Buy.com was hit a few hours after its shares began publicly trading for the

first time. "We were hit with a coordinated denial-of-service attack that

appears to be very similar to what happened to Yahoo," said chief executive

Gregory J. Hawkins. "A few people could get in and shop, but the majority

of traffic was blocked by this attack."

A spokesman for eBay, of San Jose, said its Web site went down at about 6

p.m., and was experiencing an attack similar to the others. "We are still

trying to isolate the problem," spokesman Kevin Pursglove said. "Our

engineers are still investigating." The company with more than 10 million

customers said, engineers were working into the evening trying to restore

service to its site.

Yahoo! Inc.
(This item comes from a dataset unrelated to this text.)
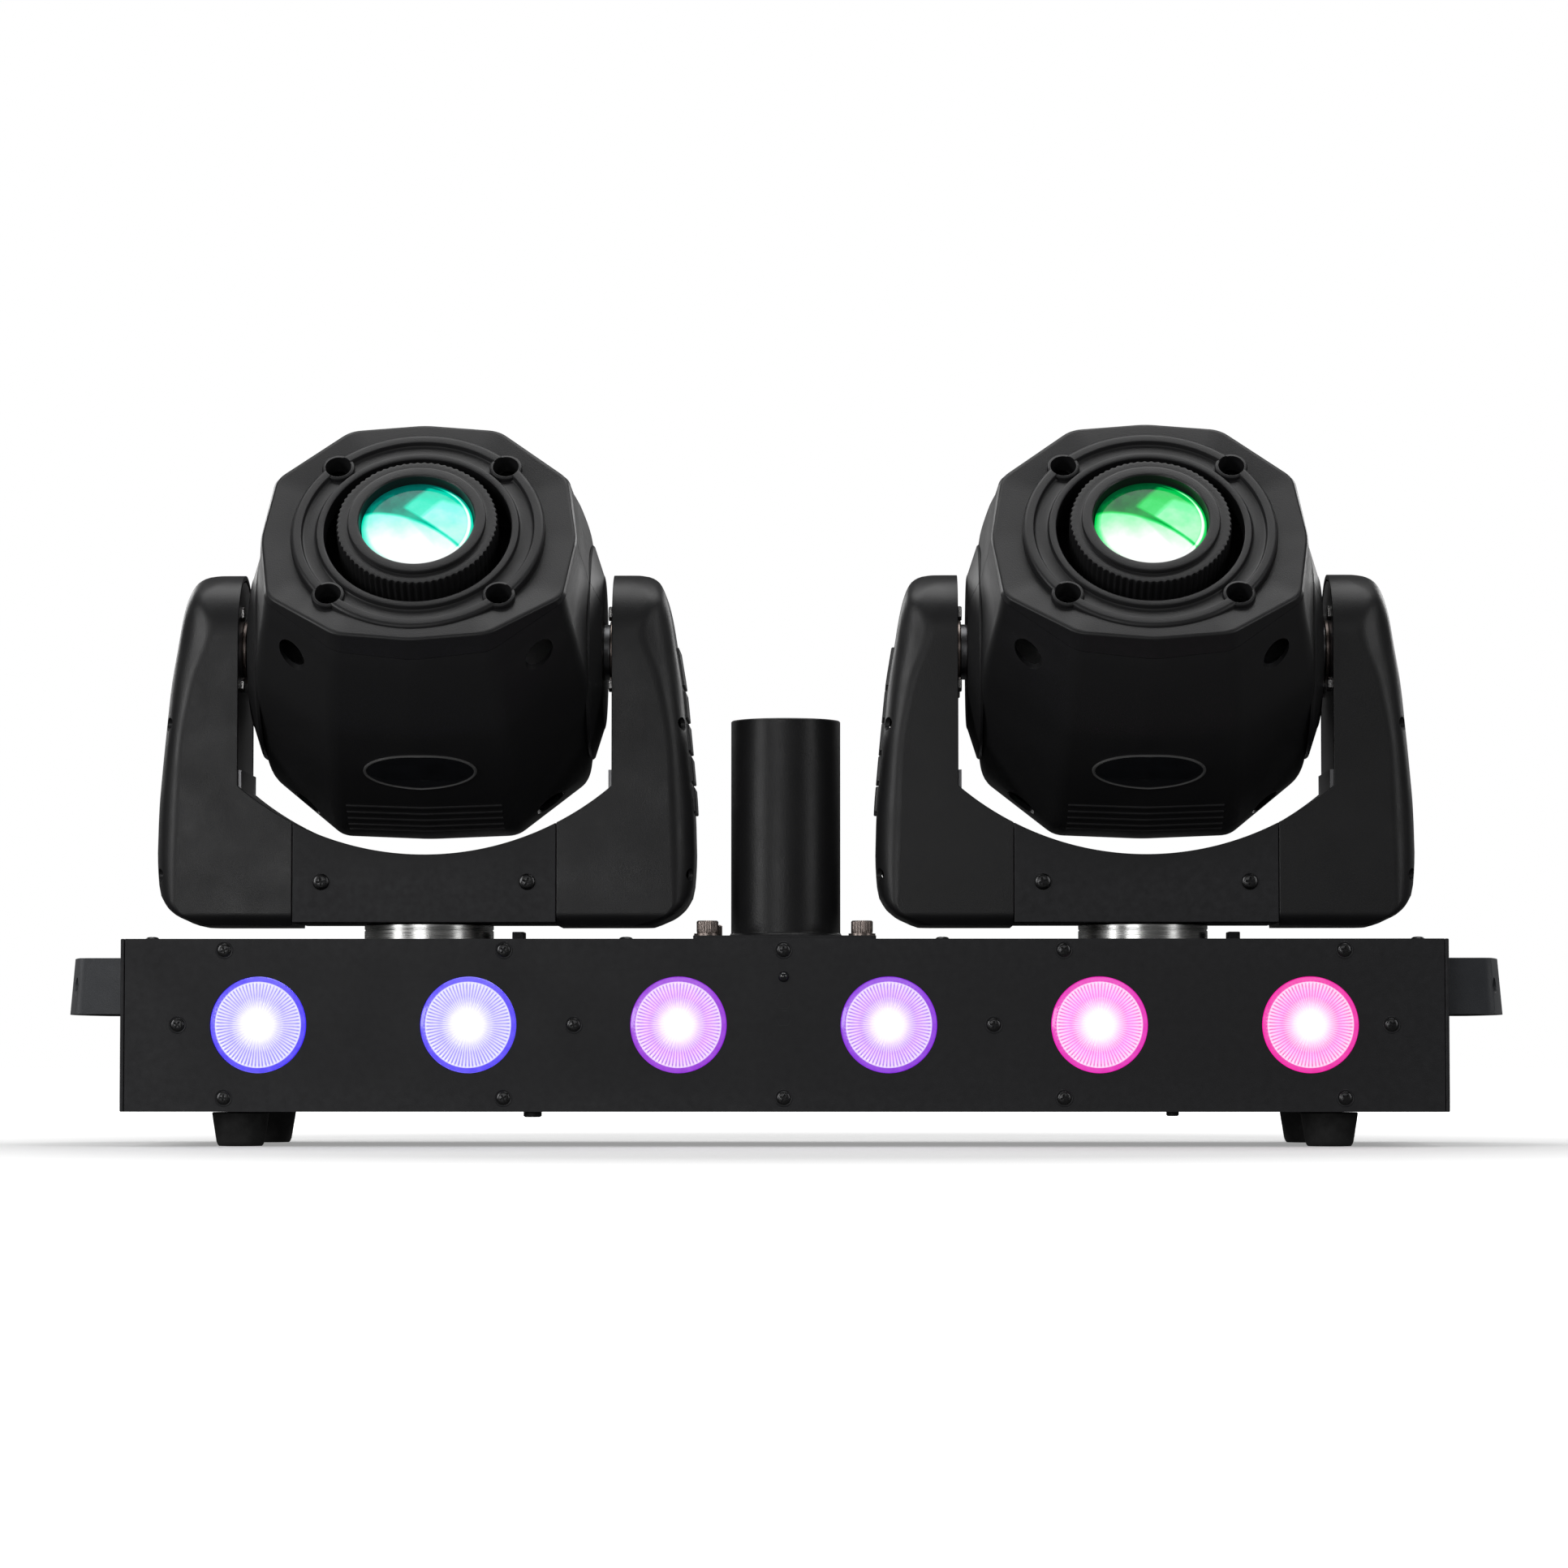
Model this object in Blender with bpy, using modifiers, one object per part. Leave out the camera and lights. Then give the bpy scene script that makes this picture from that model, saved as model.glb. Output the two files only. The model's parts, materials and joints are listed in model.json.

President Jeff Mallet confirmed that the FBI is also

investigating the sabotage against his company and will meet with engineers over

the next few days. Mallet estimated that during the attack's peak, Yahoo! was

drowning in one gigabit of incoming data every second. "Most sites don't

get that in a year," spokeswoman Diane Hunt said. Yahoo, meanwhile,

scrambled to recover from its attack and said it too was trying to identify the

perpetrators and taking measures to prevent a repeat strike. Yahoo programmers

and engineers began searching for the origins of the requests, backtracking from

their servers to the Internet-services provider that sent the original request

from an Internet address or Web domain. Yahoo said it would try to follow the

request back to the personal computer from which it emanated.